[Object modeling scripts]
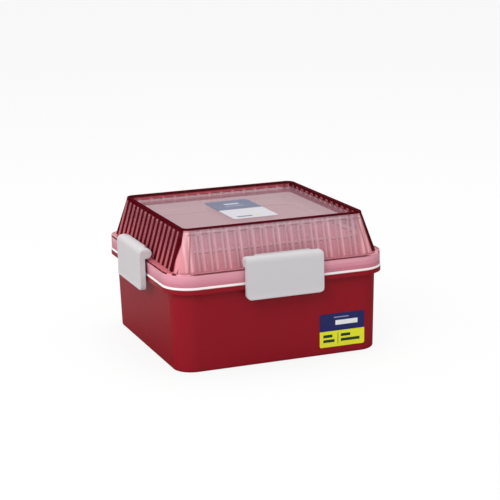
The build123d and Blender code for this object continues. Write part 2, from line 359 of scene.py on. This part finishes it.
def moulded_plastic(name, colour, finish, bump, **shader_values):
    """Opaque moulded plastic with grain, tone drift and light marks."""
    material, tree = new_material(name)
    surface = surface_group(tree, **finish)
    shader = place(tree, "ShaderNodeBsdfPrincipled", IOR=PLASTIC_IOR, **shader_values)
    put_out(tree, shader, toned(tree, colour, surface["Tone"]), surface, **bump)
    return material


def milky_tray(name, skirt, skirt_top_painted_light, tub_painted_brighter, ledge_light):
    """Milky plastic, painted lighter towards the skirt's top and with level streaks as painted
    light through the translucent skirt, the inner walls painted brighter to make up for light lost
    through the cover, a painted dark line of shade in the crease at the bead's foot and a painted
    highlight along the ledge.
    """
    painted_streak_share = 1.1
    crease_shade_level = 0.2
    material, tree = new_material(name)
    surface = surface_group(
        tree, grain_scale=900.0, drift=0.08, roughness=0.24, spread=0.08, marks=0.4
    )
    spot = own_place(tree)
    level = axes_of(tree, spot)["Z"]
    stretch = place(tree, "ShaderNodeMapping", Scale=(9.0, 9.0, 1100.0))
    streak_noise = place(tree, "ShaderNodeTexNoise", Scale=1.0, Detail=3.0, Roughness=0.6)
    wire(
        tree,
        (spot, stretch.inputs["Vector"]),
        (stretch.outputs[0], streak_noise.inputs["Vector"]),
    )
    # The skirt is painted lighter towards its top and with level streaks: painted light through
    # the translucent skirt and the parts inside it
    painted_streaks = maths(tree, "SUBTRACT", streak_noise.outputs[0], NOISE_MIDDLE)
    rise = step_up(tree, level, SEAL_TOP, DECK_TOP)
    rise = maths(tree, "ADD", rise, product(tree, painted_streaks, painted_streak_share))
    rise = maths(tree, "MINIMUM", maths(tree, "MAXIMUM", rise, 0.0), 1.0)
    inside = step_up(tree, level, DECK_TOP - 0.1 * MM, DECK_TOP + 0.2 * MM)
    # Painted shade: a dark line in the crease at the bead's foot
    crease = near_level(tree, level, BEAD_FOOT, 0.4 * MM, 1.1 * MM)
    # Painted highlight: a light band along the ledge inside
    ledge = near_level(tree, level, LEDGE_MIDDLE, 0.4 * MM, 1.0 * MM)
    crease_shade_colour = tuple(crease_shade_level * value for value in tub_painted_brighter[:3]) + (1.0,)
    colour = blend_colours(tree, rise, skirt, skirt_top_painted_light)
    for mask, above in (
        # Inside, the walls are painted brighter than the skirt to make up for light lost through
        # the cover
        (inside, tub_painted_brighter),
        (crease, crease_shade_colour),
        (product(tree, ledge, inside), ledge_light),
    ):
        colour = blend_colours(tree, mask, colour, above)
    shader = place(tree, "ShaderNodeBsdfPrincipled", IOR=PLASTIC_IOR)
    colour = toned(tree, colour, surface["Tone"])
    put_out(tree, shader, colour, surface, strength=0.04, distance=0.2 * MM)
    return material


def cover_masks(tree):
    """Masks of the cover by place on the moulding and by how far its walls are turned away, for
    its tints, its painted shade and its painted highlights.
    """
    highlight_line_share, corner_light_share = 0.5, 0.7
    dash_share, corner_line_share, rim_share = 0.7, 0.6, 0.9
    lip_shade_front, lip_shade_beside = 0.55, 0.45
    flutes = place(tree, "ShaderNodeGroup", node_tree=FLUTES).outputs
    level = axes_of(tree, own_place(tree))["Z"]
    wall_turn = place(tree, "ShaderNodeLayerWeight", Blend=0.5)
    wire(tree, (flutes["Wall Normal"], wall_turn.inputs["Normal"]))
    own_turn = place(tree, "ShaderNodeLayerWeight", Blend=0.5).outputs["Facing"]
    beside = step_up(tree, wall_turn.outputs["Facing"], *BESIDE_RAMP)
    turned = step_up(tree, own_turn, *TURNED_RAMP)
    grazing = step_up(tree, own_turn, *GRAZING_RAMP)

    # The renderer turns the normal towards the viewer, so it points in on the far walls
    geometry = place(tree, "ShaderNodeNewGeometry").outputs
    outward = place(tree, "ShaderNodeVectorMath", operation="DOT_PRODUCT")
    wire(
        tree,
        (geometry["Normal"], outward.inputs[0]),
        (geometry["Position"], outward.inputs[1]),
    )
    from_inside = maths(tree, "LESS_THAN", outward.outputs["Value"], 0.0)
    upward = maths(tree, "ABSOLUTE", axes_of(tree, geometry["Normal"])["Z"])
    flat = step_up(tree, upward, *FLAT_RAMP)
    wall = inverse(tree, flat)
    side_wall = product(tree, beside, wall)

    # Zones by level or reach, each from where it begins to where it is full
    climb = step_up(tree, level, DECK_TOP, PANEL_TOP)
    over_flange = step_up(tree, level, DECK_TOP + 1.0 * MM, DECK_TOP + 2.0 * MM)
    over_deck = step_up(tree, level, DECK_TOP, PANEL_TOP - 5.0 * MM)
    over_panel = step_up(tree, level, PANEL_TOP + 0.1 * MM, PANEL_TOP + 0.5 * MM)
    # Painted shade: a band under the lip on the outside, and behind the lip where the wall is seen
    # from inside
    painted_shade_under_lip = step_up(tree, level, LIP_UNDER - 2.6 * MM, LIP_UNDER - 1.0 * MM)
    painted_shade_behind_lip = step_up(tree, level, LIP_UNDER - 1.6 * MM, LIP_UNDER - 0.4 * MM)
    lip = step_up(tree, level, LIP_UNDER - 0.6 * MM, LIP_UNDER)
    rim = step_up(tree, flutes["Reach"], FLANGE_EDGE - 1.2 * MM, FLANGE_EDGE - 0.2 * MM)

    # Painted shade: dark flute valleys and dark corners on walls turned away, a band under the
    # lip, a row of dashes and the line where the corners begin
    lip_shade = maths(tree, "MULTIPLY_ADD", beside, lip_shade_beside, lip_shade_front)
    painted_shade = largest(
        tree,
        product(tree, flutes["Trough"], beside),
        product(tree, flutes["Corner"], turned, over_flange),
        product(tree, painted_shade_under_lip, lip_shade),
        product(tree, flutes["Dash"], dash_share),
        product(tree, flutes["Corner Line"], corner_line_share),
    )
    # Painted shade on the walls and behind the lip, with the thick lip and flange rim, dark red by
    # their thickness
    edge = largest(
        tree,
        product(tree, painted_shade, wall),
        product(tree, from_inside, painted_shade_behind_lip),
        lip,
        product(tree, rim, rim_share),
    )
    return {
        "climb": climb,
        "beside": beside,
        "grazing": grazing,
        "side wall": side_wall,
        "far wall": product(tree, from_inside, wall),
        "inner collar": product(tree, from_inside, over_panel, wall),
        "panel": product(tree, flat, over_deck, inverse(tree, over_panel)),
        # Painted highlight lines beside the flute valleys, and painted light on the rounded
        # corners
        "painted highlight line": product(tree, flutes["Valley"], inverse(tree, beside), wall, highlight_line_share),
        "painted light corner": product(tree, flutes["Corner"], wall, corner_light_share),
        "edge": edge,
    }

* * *

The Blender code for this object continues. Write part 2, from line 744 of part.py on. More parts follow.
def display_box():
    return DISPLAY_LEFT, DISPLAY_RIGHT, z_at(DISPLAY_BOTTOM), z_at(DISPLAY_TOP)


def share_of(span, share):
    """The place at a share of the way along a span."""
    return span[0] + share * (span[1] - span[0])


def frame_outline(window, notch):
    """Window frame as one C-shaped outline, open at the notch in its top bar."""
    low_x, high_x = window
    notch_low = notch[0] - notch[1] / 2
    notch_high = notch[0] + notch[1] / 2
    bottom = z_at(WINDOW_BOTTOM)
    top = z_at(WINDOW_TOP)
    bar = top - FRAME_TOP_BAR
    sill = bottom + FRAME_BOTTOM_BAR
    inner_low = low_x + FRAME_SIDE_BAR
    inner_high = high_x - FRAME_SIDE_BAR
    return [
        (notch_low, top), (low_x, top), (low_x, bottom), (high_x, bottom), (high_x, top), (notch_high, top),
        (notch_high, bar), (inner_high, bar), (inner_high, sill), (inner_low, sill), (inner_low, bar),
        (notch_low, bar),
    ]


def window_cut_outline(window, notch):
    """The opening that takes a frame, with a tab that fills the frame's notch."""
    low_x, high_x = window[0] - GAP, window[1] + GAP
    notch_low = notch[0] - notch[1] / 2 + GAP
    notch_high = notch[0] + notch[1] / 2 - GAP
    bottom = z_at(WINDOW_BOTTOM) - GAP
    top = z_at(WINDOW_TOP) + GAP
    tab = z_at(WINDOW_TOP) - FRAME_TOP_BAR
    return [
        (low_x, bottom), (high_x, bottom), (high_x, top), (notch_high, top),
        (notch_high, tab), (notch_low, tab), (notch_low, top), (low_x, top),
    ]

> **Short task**
Write out each line exactly as it appears, from the line with "The Blender code" up to and including the line with "return span[0] +".

> **Reply**
The Blender code for this object continues. Write part 2, from line 744 of part.py on. More parts follow.
def display_box():
    return DISPLAY_LEFT, DISPLAY_RIGHT, z_at(DISPLAY_BOTTOM), z_at(DISPLAY_TOP)


def share_of(span, share):
    """The place at a share of the way along a span."""
    return span[0] + share * (span[1] - span[0])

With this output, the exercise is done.